Distributed coding finds applications in a variety of data compression scenarios, involving sensor networks, low-complexity video encoding, compression of light fields, error protection with graceful degradation, and secure data authentication.

Quantization and Transforms for Distributed Source Coding

Our initial work addressed the problem of designing optimal quantizers for distributed source coding. The generality of our formulation included both the symmetric and asymmetric scenarios, together with a number of coding schemes, such as the ideal coding achieving a rate equal to the joint conditional entropy of the quantized sources given the side information. We showed the optimality conditions quantizers must satisfy, and generalized the Lloyd algorithm for its design. Experimental results were shown for the Gaussian scalar asymmetric case.

Recent work extended the theory to networks, considered high-rate quantization approximations and included experimental results for vector quantizers. We also carried out experiments using transforms for distributed source coding. Our theoretical results used the high-rate quantization approximations developed. Both in the case of clean sources and in the case of quantization and transforms for distributed source coding of noisy sources.
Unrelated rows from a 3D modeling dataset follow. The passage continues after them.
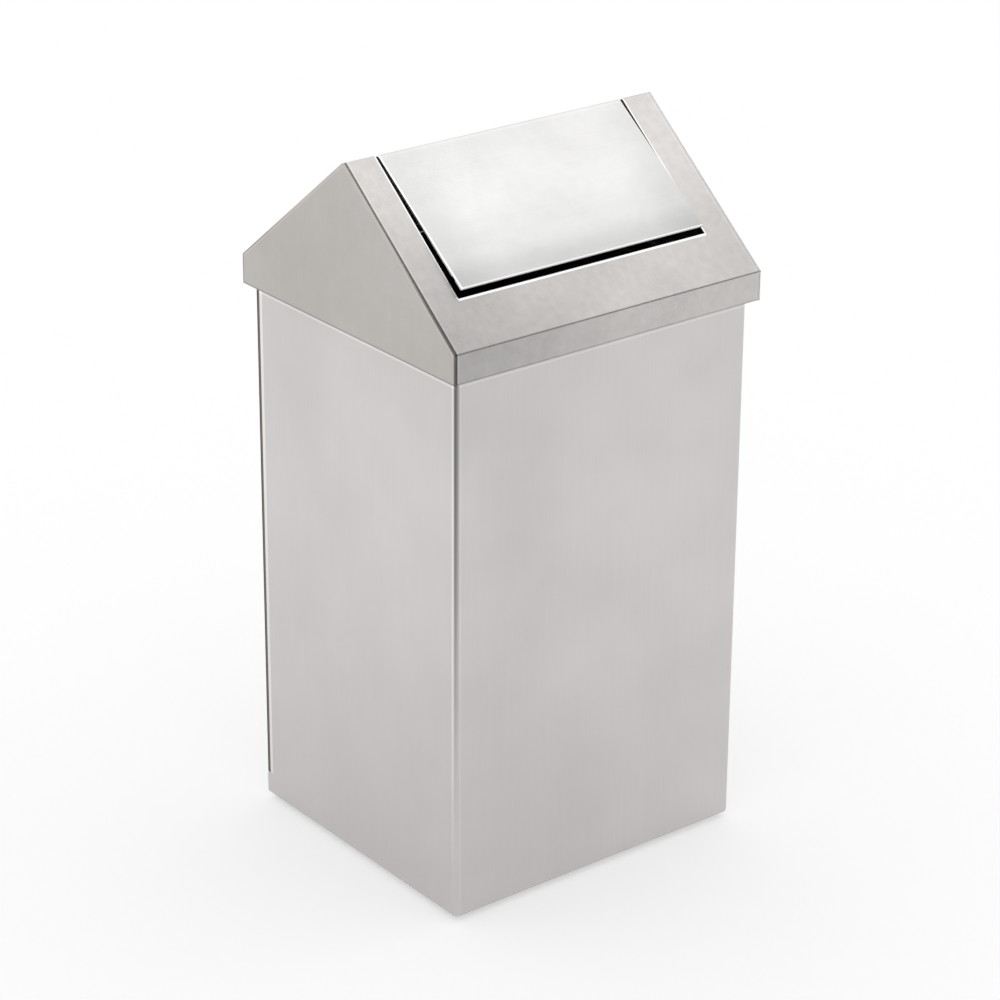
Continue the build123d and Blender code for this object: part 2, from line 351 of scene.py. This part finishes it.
def finish_named(name, metallic, roughness):
    """A new material with its shader, and its object coordinates."""
    material = bpy.data.materials.new(name)
    material.use_nodes = True
    tree = material.node_tree
    shader = tree.nodes["Principled BSDF"]
    shader.inputs["Metallic"].default_value = metallic
    shader.inputs["Roughness"].default_value = roughness
    places = tree.nodes.new("ShaderNodeTexCoord").outputs["Object"]
    return material, tree, shader, places


def satin_sheet(name, pale, dark, grain, marks, roughness=satin_roughness):
    """Brushed sheet. grain stretches the streaks along x, y and z, and marks adds its own wear."""
    material, tree, shader, places = finish_named(name, 1.0, roughness)
    clouds = noise(tree, places, cloud_size, detail=3.0)
    colour = blend(tree, between(tree, clouds, 0.0, 1.0), dark, pale)
    lines = noise(tree, places, streak_size, detail=2.0, stretch=grain)
    colour = times(tree, colour, between(tree, lines, 1 - streak_depth, 1 + streak_depth))
    colour = marks(tree, places, colour)
    tree.links.new(colour, shader.inputs["Base Color"])
    gloss = between(tree, clouds, roughness + roughness_spread, roughness - roughness_spread)
    tree.links.new(gloss, shader.inputs["Roughness"])
    waves = bump(tree, noise(tree, places, wave_size, detail=1.0), wave_height, wave_strength)
    fine = bump(tree, lines, streak_height, streak_strength, under=waves)
    tree.links.new(fine, shader.inputs["Normal"])
    return material


def dress(material, *names):
    """Gives pieces of the frame their finish."""
    for name in names:
        slots = nodes[name].material_slots
        for slot in slots:
            slot.material = material
        if not slots:
            nodes[name].data.materials.append(material)
    print(material.name, "on", ", ".join(names))


# %% [markdown]
# A folded and welded bin is marked where it was worked. Each mark could be painted on an image,
# but here it is a mask on the coordinates, measured from the piece's own box, so it sits exactly
# on its fold or edge. The distances of a mark are millimetres from such a line. A ramp has the
# one where it starts and the one where it is full, and a strip has its two sides and the
# softness of its edges. A tone says how much lighter or darker the mark is than the sheet.

# %% Lines that the marks are measured from
mm = 0.001
body_low, body_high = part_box("body_shell")
hood_low, hood_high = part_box("gable_left")
flap_low, flap_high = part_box("flap_plate")
half_width = -hood_low[0]
half_depth = hood_high[1]
skirt_foot = hood_low[2]
eave = skirt_foot + 25.5 * mm
roof_pitch = math.radians(39.0)
sharp_ridge = eave + half_depth * math.tan(roof_pitch)
fold_radius = 2.4 * mm
print("eave:", round(eave, 4), "sharp ridge:", round(sharp_ridge, 4))

# %% Masks and tints
# painted highlight along the cut edges beside the flap's gaps
gap_edge_highlight = (0.98, 0.98, 0.98)
# the right gable's burnished edge, and a painted highlight along the flap's lower edge
burnish_and_highlight = (0.86, 0.855, 0.85)
# painted shade: the undersides of the roof and the flap are made dark
inside_shade = 0.40
spot_shift = (0.31, 0.17, 0.53)
spot_range, speck_range, patch_range = (0.25, 0.75), (0.35, 0.75), (0.45, 0.65)
specks_per_spot = 6
spots_per_patch = 8


def ramp(tree, value, line, start, full):
    """A mask that goes softly from 0 to 1 between two distances from a line."""
    return step(tree, value, line + start * mm, line + full * mm)


def strip(tree, value, line, low, high, soft):
    """A mask that is 1 between two distances from a line, with soft edges."""
    rise = ramp(tree, value, line, low - soft, low)
    return product(tree, rise, ramp(tree, value, line, high + soft, high))


def marked(tree, colour, tint, *masks):
    """Lays a tint over a colour where all the masks hold."""
    return blend(tree, product(tree, *masks), colour, tint)


def shaded(tree, colour, tone, *masks):
    """Makes a colour lighter or darker by a tone where all the masks hold."""
    return times(tree, colour, step(tree, product(tree, *masks), 0.0, 1.0, 1.0, tone))


def mottled(tree, places, colour, size, depth):
    """Faint spots, as fingers and water leave them, with fine specks in patches."""
    spots = noise(tree, places, size, detail=4.0, offset=spot_shift)
    colour = times(tree, colour, between(tree, spots, 1 - depth, 1 + depth, *spot_range))
    specks = noise(tree, places, size / specks_per_spot, detail=2.0)
    specks = between(tree, specks, 0.0, 1.0, *speck_range)
    patches = noise(tree, places, spots_per_patch * size, detail=2.0)
    patches = between(tree, patches, 0.0, 1.0, *patch_range)
    return shaded(tree, colour, 1 - 2 * depth, specks, patches)


print("tints:", gap_edge_highlight, burnish_and_highlight)

# %% [markdown]
# The body is one sheet, brushed upright, folded round and closed by a weld at the rear left. The
# outside of the front fold gets painted shade, strongest near the rim, with painted highlights
# beside it, and the front face is a little darker towards that fold. A painted highlight runs just
# under the foot of the hood's skirt, and the front gets a little painted light near the floor. At
# the weld the heat has left the metal dark, with a crater where the weld ends, and the sheet
# beside it was ground bright.

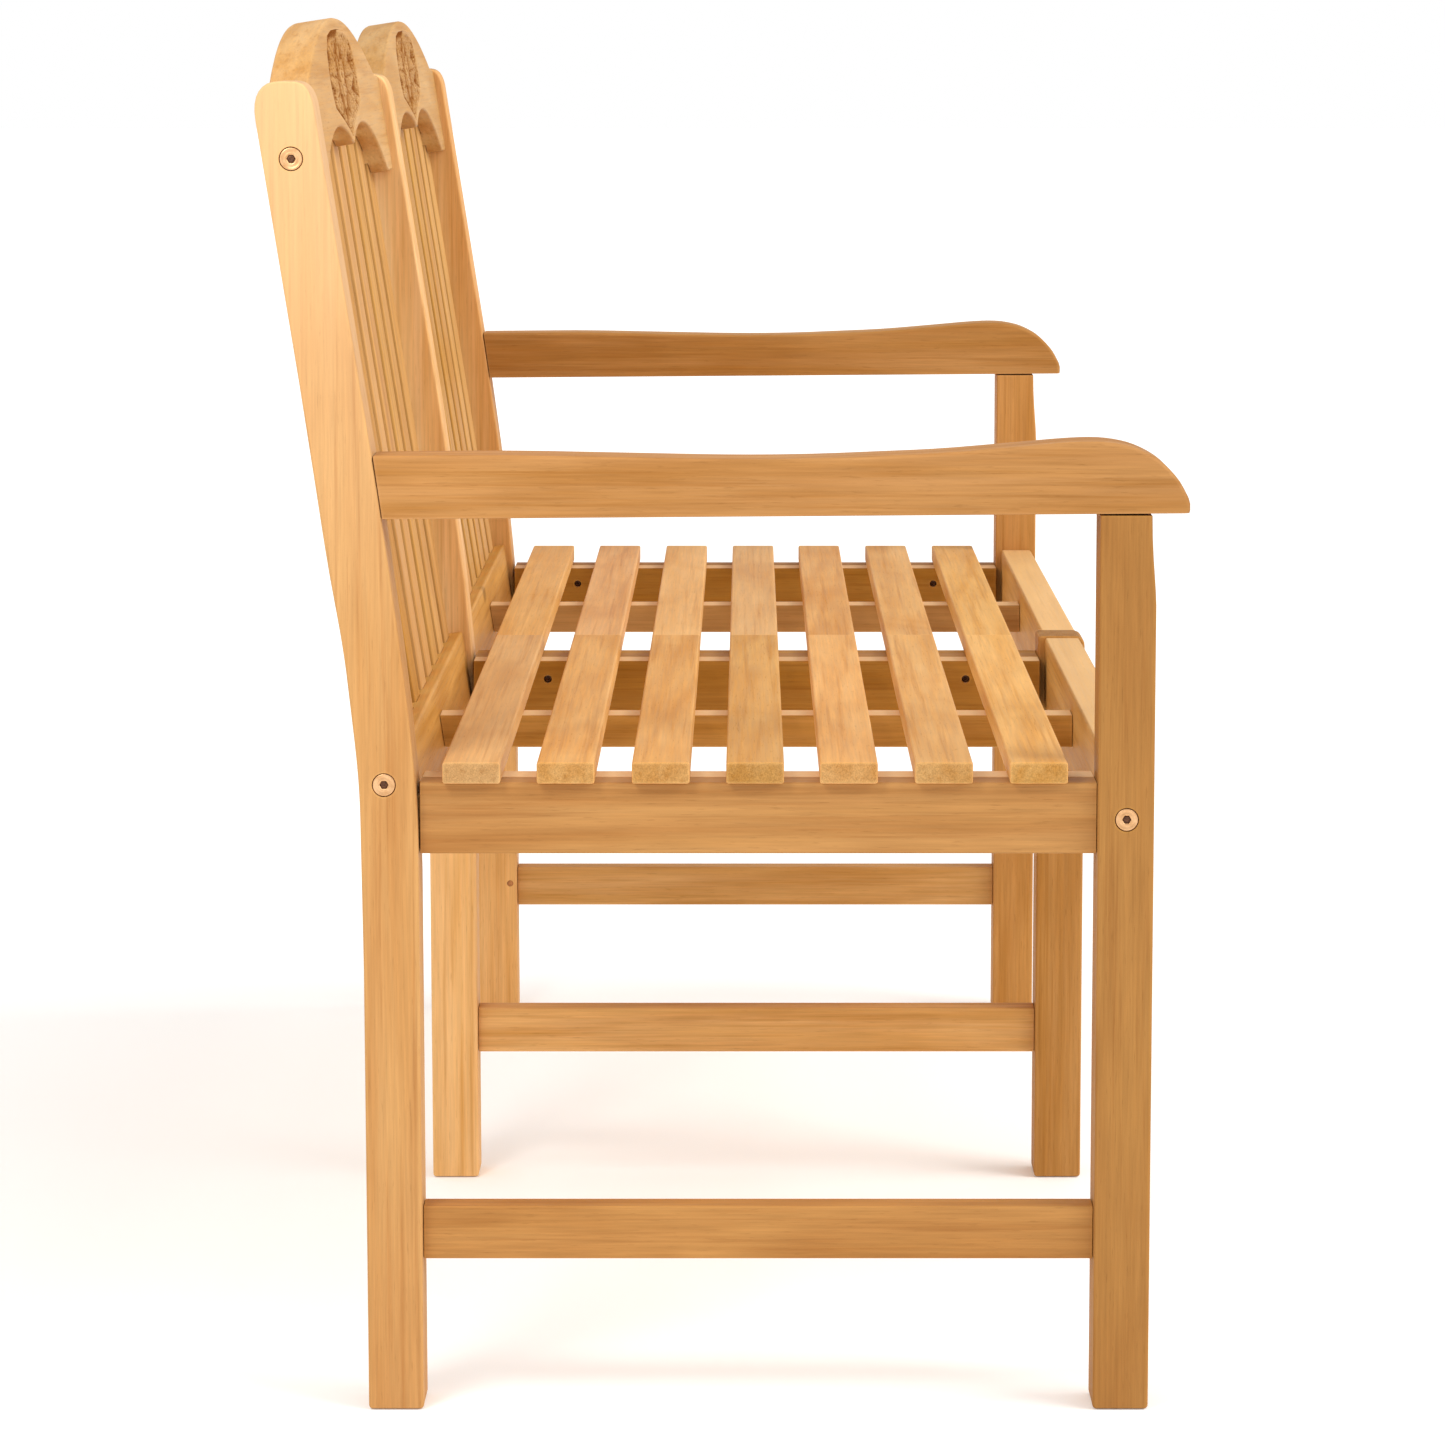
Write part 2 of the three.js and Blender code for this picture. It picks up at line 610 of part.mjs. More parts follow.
// a front-facing outline (x, z) given thickness along Y, starting at the front face frontY
function faceBoard(shape, centreX, frontY, thickness, edge) {
  const geometry = extruded(shape, thickness, edge, 4, 2);
  geometry.applyMatrix4(new THREE.Matrix4().makeBasis(
    new THREE.Vector3(1, 0, 0), new THREE.Vector3(0, 0, 1), new THREE.Vector3(0, -1, 0)));
  geometry.translate(centreX, frontY + thickness, 0);
  return solidOf(geometry);
}

// the waste past each end of a crest, which leaves square shoulders against the rear legs
function crestTrims(bayX) {
  const end = BAY_WIDTH / 2 - GAP;
  return [-1, 1].map((side) => ({
    x0: Math.min(bayX + side * end, bayX + side * (end + 2 * TRIM)),
    x1: Math.max(bayX + side * end, bayX + side * (end + 2 * TRIM)),
    y0: POST_LINE_Y - CREST_THICKNESS,
    y1: POST_LINE_Y + 2 * CREST_THICKNESS,
    z0: uprightZ(CREST_END_BOTTOM_Z) - CREST_THICKNESS,
    z1: uprightZ(CREST_TOP_Z),
  }));
}

function crestRail(name, bayX) {
  const frontY = POST_LINE_Y + CREST_SETBACK;
  const recess = faceBoard(shieldShape(), bayX, frontY - CUT_OVERSHOOT, CUT_OVERSHOOT + CARVING_DEPTH, 0);
  let crest = faceBoard(crestShape(), bayX, frontY, CREST_THICKNESS, CREST_EDGE);
  for (const trim of crestTrims(bayX)) {
    crest = crest.subtract(blockOf(trim));
  }
  crest = joinAll(crest.subtract(recess), backTenons(bayX, CREST_TENON));
  crest = leanBack(cutAll(crest, backSlatCentres(bayX).map(backSlatBox)));
  crest = crest.subtract(boltSeat(Math.sign(bayX) * END_FRAME_X, CREST_BOLT));
  return meshOf(name, crest);
}

// ---- seat ---------------------------------------------------------------------------------------

function seatSlat(name, side, y) {
  const inner = -side * TRIM;
  const outer = side * BENCH_LENGTH / 2;
  const low = vector(Math.min(inner, outer), y - SLAT_WIDTH / 2, SLAT_UNDERSIDE_Z);
  const high = vector(Math.max(inner, outer), y + SLAT_WIDTH / 2, SEAT_TOP_Z);
  const slat = bar("x", low, high, EDGE_RADIUS, SLAT_END_EDGE);
  const waste = [side * GAP / 2, -side * 2 * TRIM].sort((a, b) => a - b);
  return meshOf(name, slat.subtract(block(waste[0], waste[1], low.y - GAP, high.y + GAP, low.z - GAP, high.z + GAP)));
}

function batten(x0, thickness, height, y0, y1) {
  const low = vector(x0, y0, BATTEN_TOP_Z - height);
  const high = vector(x0 + thickness, y1, BATTEN_TOP_Z);
  return bar("y", low, high);
}

// an end batten lies against a frame rail and is bolted to it from its free side
function endBatten(name, x0, boltFaceSide) {
  let solid = batten(x0, END_BATTEN_THICKNESS, END_BATTEN_HEIGHT, FRONT_LEG_BACK_Y + GAP, REAR_LEG_FRONT_Y - GAP);
  const face = boltFaceSide < 0 ? x0 : x0 + END_BATTEN_THICKNESS;
  for (const y of BATTEN_BOLTS_Y) {
    const ends = [face + boltFaceSide * CUT_OVERSHOOT, face - boltFaceSide * BATTEN_BOLT_DEPTH];
    solid = solid.subtract(pin(Math.min(...ends), Math.max(...ends), y, BATTEN_BOLT_Z, BATTEN_BOLT_DIAMETER));
  }
  return meshOf(name, solid);
}

// a middle batten runs from the apron to the leaning face of the lower back rail
function middleBatten(name, x) {
  const rail = lowerRailBox(Math.sign(x) * BAY_CENTRE_X);
  const solid = batten(x - MIDDLE_BATTEN_THICKNESS / 2, MIDDLE_BATTEN_THICKNESS, MIDDLE_BATTEN_HEIGHT,
    APRON_BACK_Y + GAP, rail.y0);
  return meshOf(name, cutAll(solid, [rail], leanBack));
}

// ---- assembly -----------------------------------------------------------------------------------

function bench() {
  const group = new THREE.Group();
  group.name = "garden_bench";
  const frames = [["left", -END_FRAME_X], ["middle", 0], ["right", END_FRAME_X]];
  const bays = [["left", -BAY_CENTRE_X], ["right", BAY_CENTRE_X]];

  for (const [side, x] of frames) {
    group.add(rearLeg(`rear_leg_${side}`, x));
    group.add(frontLeg(`front_leg_${side}`, x));
    const thickness = x === 0 ? LEG_THICKNESS : SEAT_RAIL_THICKNESS;
    group.add(frameRail(`seat_rail_${side}`, x, thickness, SEAT_RAIL_BOTTOM_Z, SEAT_RAIL_HEIGHT, SEAT_RAIL_TENON));
    group.add(frameRail(`side_stretcher_${side}`, x, STRETCHER_THICKNESS,
      STRETCHER_BOTTOM_Z, STRETCHER_HEIGHT, STRETCHER_TENON));
    if (x !== 0) {
      group.add(armrest(`armrest_${side}`, x));
    }
  }

  for (const [side, x] of bays) {
    group.add(frontApron(`front_apron_${side}`, x));
    group.add(lowerBackRail(`lower_back_rail_${side}`, x));
    group.add(crestRail(`crest_rail_${side}`, x));
    backSlatCentres(x).forEach((slatX, i) => {
      group.add(backSlat(`back_slat_${side}_${i + 1}`, slatX));
    });
    SLAT_CENTRES_Y.forEach((y, i) => {
      group.add(seatSlat(`seat_slat_${side}_${i + 1}`, Math.sign(x), y));
    });
    group.add(middleBatten(`seat_batten_${side}_mid`, Math.sign(x) * BENCH_LENGTH / 4));
  }

  const railFace = END_FRAME_X - SEAT_RAIL_THICKNESS / 2 - GAP;
  const middleFace = LEG_THICKNESS / 2 + GAP;
  group.add(endBatten("seat_batten_left_outer", -railFace, 1));
  group.add(endBatten("seat_batten_left_inner", -middleFace - END_BATTEN_THICKNESS, -1));
  group.add(endBatten("seat_batten_right_outer", railFace - END_BATTEN_THICKNESS, -1));
  return group;
}

export default bench();
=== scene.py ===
"""Looks of the garden bench: timber materials, fittings, carved crest relief, floor, light and camera.

The boards come from the frame. Named lengths are millimetres, except where a comment says metres.
"""
import math

import bpy
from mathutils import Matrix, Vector, noise as solid_noise


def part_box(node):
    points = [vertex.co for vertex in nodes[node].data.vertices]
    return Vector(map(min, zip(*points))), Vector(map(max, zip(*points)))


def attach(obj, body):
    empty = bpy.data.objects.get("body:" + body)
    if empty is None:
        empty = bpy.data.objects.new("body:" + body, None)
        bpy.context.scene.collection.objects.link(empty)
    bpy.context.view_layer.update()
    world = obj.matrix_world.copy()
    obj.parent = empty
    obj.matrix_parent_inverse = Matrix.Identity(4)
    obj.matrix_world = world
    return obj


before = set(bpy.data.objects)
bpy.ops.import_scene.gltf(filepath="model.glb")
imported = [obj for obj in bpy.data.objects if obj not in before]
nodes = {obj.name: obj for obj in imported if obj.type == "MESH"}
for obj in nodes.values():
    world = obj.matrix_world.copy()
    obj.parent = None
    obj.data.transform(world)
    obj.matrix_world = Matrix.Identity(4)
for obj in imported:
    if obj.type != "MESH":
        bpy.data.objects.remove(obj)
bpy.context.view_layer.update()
scene = bpy.context.scene

MM = 0.001

# places shared with the CAD model
CENTRING_Y = -1.9
RECLINE = math.atan(0.1543)
BACK_PIVOT_Y = 193.97
BACK_PIVOT_Z = 430
CREST_SETBACK = 6.5
CARVING_DEPTH = 4.0
SHIELD_OUTLINE = [
    # half width, height
    (0, 892), (45, 891), (78, 887), (96, 876), (104, 862),
    (103, 848), (94, 838.5), (50, 830), (20, 823), (0, 817.5),
]
BOLT_CENTRES = {"crest": (272.3, 809.3), "lower_rail": (217.8, 410.7), "apron": (-257.1, 388.2)}
BATTEN_BOLTS_Y = (138.5, -181.6)
BATTEN_BOLT_Z = 397
STRETCHER_DOWEL = (202.0, 119.5)


# ---- shader helpers -----------------------------------------------------------------------------

def set_input(tree, target, value):
    """Links the value when it is another node's output, and sets it otherwise."""
    if isinstance(value, bpy.types.NodeSocket):
        tree.links.new(value, target)
    else:
        target.default_value = value


def add_node(tree, kind, inputs=None, **settings):
    """A shader node with its settings and its inputs."""
    made = tree.nodes.new(kind)
    for key, value in settings.items():
        setattr(made, key, value)
    for key, value in (inputs or {}).items():
        set_input(tree, made.inputs[key], value)
    return made


def maths(tree, operation, first, second=0.0):
    return add_node(tree, "ShaderNodeMath", {0: first, 1: second}, operation=operation).outputs[0]


def product(tree, first, second):
    return maths(tree, "MULTIPLY", first, second)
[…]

The topics of quantizer design, high-rate quantization, and transforms for distributed source coding are best detailed Chapters 3-6 of my Ph.D. dissertation [PDF].

Distributed Classification

Finally, we extended certain classification techniques, such as principal component analysis and linear discriminant analysis, to distributed classification problems. Results are summarized in Sec. 7.2 of my Ph.D. dissertation [PDF].